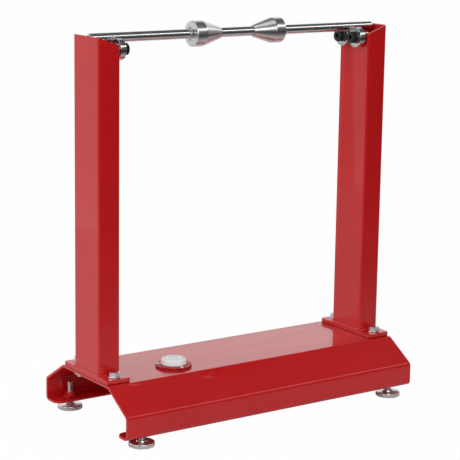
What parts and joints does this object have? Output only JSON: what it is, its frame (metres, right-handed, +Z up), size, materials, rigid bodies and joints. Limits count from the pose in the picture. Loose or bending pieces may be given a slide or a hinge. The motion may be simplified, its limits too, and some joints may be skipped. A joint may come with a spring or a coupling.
{
  "type": "wheel balancing stand",
  "caption": "Folded steel base on levelling feet with two tube posts that carry a shaft and centring cones on ball bearings, for a wheel to turn freely on.",
  "frame": {"origin": "on the floor, at the middle of the stand in length and width", "axes": "+Z up; +X along the base and the shaft, from the left post to the right post; +Y across the base, from the side with the level to the far side"},
  "size_m": [0.44, 0.2072, 0.4988],
  "materials": {
    "red_paint": "gloss powder coat",
    "polished_steel": "ground and polished",
    "turned_steel": "turned, knurled band",
    "bearing_steel": "ground",
    "shield_steel": "satin",
    "cage_plastic": "satin",
    "zinc": "bright zinc plate",
    "black_oxide": "black oxide",
    "clear_plastic": "clear moulded plastic",
    "white_plastic": "gloss",
    "level_liquid": "clear liquid",
    "level_air": "air bubble"
  },
  "bodies": {
    "stand": {"base_channel": "red_paint", "foot_weld_nuts": "red_paint", "post_plate_left": "red_paint", "post_left": "red_paint", "post_weld_left": "red_paint", "plate_bolts_left": "zinc", "plate_washers_left": "zinc", "plate_back_washers_left": "zinc", "plate_nuts_left": "zinc", "bearing_screws_left": "black_oxide", "bearing_spacers_left": "zinc", "bearing_nuts_left": "zinc", "bearing_inner_left_front": "bearing_steel", "bearing_inner_left_rear": "bearing_steel", "post_plate_right": "red_paint", "post_right": "red_paint", "post_weld_right": "red_paint", "plate_bolts_right": "zinc", "plate_washers_right": "zinc", "plate_back_washers_right": "zinc", "plate_nuts_right": "zinc", "bearing_screws_right": "black_oxide", "bearing_spacers_right": "zinc", "bearing_nuts_right": "zinc", "bearing_inner_right_front": "bearing_steel", "bearing_inner_right_rear": "bearing_steel", "level_housing": "clear_plastic", "level_disc": "white_plastic", "level_liquid": "level_liquid", "level_bubble": "level_air", "level_screws": "zinc"},
    "shaft": {"shaft": "polished_steel"},
    "cone_left": {"cone_left": "turned_steel"},
    "cone_screw_left": {"cone_screw_left": "black_oxide"},
    "roller_left_front": {"bearing_outer_left_front": "bearing_steel", "bearing_shields_left_front": "shield_steel"},
    "balls_left_front": {"bearing_balls_left_front": "bearing_steel", "bearing_cage_left_front": "cage_plastic"},
    "roller_left_rear": {"bearing_outer_left_rear": "bearing_steel", "bearing_shields_left_rear": "shield_steel"},
    "balls_left_rear": {"bearing_balls_left_rear": "bearing_steel", "bearing_cage_left_rear": "cage_plastic"},
    "cone_right": {"cone_right": "turned_steel"},
    "cone_screw_right": {"cone_screw_right": "black_oxide"},
    "roller_right_front": {"bearing_outer_right_front": "bearing_steel", "bearing_shields_right_front": "shield_steel"},
    "balls_right_front": {"bearing_balls_right_front": "bearing_steel", "bearing_cage_right_front": "cage_plastic"},
    "roller_right_rear": {"bearing_outer_right_rear": "bearing_steel", "bearing_shields_right_rear": "shield_steel"},
    "balls_right_rear": {"bearing_balls_right_rear": "bearing_steel", "bearing_cage_right_rear": "cage_plastic"},
    "foot_pad_left_front": {"foot_pad_left_front": "zinc"},
    "foot_stud_left_front": {"foot_stud_left_front": "zinc"},
    "foot_pad_left_rear": {"foot_pad_left_rear": "zinc"},
    "foot_stud_left_rear": {"foot_stud_left_rear": "zinc"},
    "foot_pad_right_front": {"foot_pad_right_front": "zinc"},
    "foot_stud_right_front": {"foot_stud_right_front": "zinc"},
    "foot_pad_right_rear": {"foot_pad_right_rear": "zinc"},
    "foot_stud_right_rear": {"foot_stud_right_rear": "zinc"}
  },
  "joints": [
    {"name": "shaft_spin", "type": "hinge", "parent": "stand", "child": "shaft", "pos_m": [0, 0, 0.48276], "axis": [1, 0, 0], "continuous": true},
    {"name": "cone_slide_left", "type": "slide", "parent": "shaft", "child": "cone_left", "axis": [1, 0, 0], "range_m": [-0.094, 0.022]},
    {"name": "cone_lock_left", "type": "slide", "parent": "cone_left", "child": "cone_screw_left", "axis": [0, 1, 0], "range_m": [0, 0.002]},
    {"name": "roller_spin_left_front", "type": "hinge", "parent": "stand", "child": "roller_left_front", "pos_m": [-0.1815, -0.01375, 0.4696], "axis": [1, 0, 0], "continuous": true},
    {"name": "balls_orbit_left_front", "type": "hinge", "parent": "stand", "child": "balls_left_front", "pos_m": [-0.1815, -0.01375, 0.4696], "axis": [1, 0, 0], "continuous": true},
    {"name": "roller_spin_left_rear", "type": "hinge", "parent": "stand", "child": "roller_left_rear", "pos_m": [-0.1815, 0.01375, 0.4696], "axis": [1, 0, 0], "continuous": true},
    {"name": "balls_orbit_left_rear", "type": "hinge", "parent": "stand", "child": "balls_left_rear", "pos_m": [-0.1815, 0.01375, 0.4696], "axis": [1, 0, 0], "continuous": true},
    {"name": "cone_slide_right", "type": "slide", "parent": "shaft", "child": "cone_right", "axis": [1, 0, 0], "range_m": [-0.022, 0.098]},
    {"name": "cone_lock_right", "type": "slide", "parent": "cone_right", "child": "cone_screw_right", "axis": [0, 1, 0], "range_m": [0, 0.002]},
    {"name": "roller_spin_right_front", "type": "hinge", "parent": "stand", "child": "roller_right_front", "pos_m": [0.1815, -0.01375, 0.4696], "axis": [1, 0, 0], "continuous": true},
    {"name": "balls_orbit_right_front", "type": "hinge", "parent": "stand", "child": "balls_right_front", "pos_m": [0.1815, -0.01375, 0.4696], "axis": [1, 0, 0], "continuous": true},
    {"name": "roller_spin_right_rear", "type": "hinge", "parent": "stand", "child": "roller_right_rear", "pos_m": [0.1815, 0.01375, 0.4696], "axis": [1, 0, 0], "continuous": true},
    {"name": "balls_orbit_right_rear", "type": "hinge", "parent": "stand", "child": "balls_right_rear", "pos_m": [0.1815, 0.01375, 0.4696], "axis": [1, 0, 0], "continuous": true},
    {"name": "foot_lift_left_front", "type": "slide", "parent": "stand", "child": "foot_pad_left_front", "axis": [0, 0, 1], "range_m": [-0.0125, 0.00375]},
    {"name": "foot_turn_left_front", "type": "hinge", "parent": "foot_pad_left_front", "child": "foot_stud_left_front", "pos_m": [-0.1922, -0.0876, 0.01], "axis": [0, 0, 1], "range_deg": [-3600, 1080]},
    {"name": "foot_lift_left_rear", "type": "slide", "parent": "stand", "child": "foot_pad_left_rear", "axis": [0, 0, 1], "range_m": [-0.0125, 0.00375]},
    {"name": "foot_turn_left_rear", "type": "hinge", "parent": "foot_pad_left_rear", "child": "foot_stud_left_rear", "pos_m": [-0.1922, 0.0876, 0.01], "axis": [0, 0, 1], "range_deg": [-3600, 1080]},
    {"name": "foot_lift_right_front", "type": "slide", "parent": "stand", "child": "foot_pad_right_front", "axis": [0, 0, 1], "range_m": [-0.0125, 0.00375]},
    {"name": "foot_turn_right_front", "type": "hinge", "parent": "foot_pad_right_front", "child": "foot_stud_right_front", "pos_m": [0.1922, -0.0876, 0.01], "axis": [0, 0, 1], "range_deg": [-3600, 1080]},
    {"name": "foot_lift_right_rear", "type": "slide", "parent": "stand", "child": "foot_pad_right_rear", "axis": [0, 0, 1], "range_m": [-0.0125, 0.00375]},
    {"name": "foot_turn_right_rear", "type": "hinge", "parent": "foot_pad_right_rear", "child": "foot_stud_right_rear", "pos_m": [0.1922, 0.0876, 0.01], "axis": [0, 0, 1], "range_deg": [-3600, 1080]}
  ],
  "couplings": [
    {"joint": "roller_spin_left_front", "follows": "shaft_spin", "ratio": -0.46154},
    {"joint": "balls_orbit_left_front", "follows": "shaft_spin", "ratio": -0.29183},
    {"joint": "roller_spin_left_rear", "follows": "shaft_spin", "ratio": -0.46154},
    {"joint": "balls_orbit_left_rear", "follows": "shaft_spin", "ratio": -0.29183},
    {"joint": "roller_spin_right_front", "follows": "shaft_spin", "ratio": -0.46154},
    {"joint": "balls_orbit_right_front", "follows": "shaft_spin", "ratio": -0.29183},
    {"joint": "roller_spin_right_rear", "follows": "shaft_spin", "ratio": -0.46154},
    {"joint": "balls_orbit_right_rear", "follows": "shaft_spin", "ratio": -0.29183},
    {"joint": "foot_lift_left_front", "follows": "foot_turn_left_front", "m_per_rad": 0.00019894},
    {"joint": "foot_lift_left_rear", "follows": "foot_turn_left_rear", "m_per_rad": 0.00019894},
    {"joint": "foot_lift_right_front", "follows": "foot_turn_right_front", "m_per_rad": 0.00019894},
    {"joint": "foot_lift_right_rear", "follows": "foot_turn_right_rear", "m_per_rad": 0.00019894}
  ]
}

-----

» Your task:
Your task is to pick out every line with the string "materials" and copy it.

» Full output:
What parts and joints does this object have? Output only JSON: what it is, its frame (metres, right-handed, +Z up), size, materials, rigid bodies and joints. Limits count from the pose in the picture. Loose or bending pieces may be given a slide or a hinge. The motion may be simplified, its limits too, and some joints may be skipped. A joint may come with a spring or a coupling.
  "materials": {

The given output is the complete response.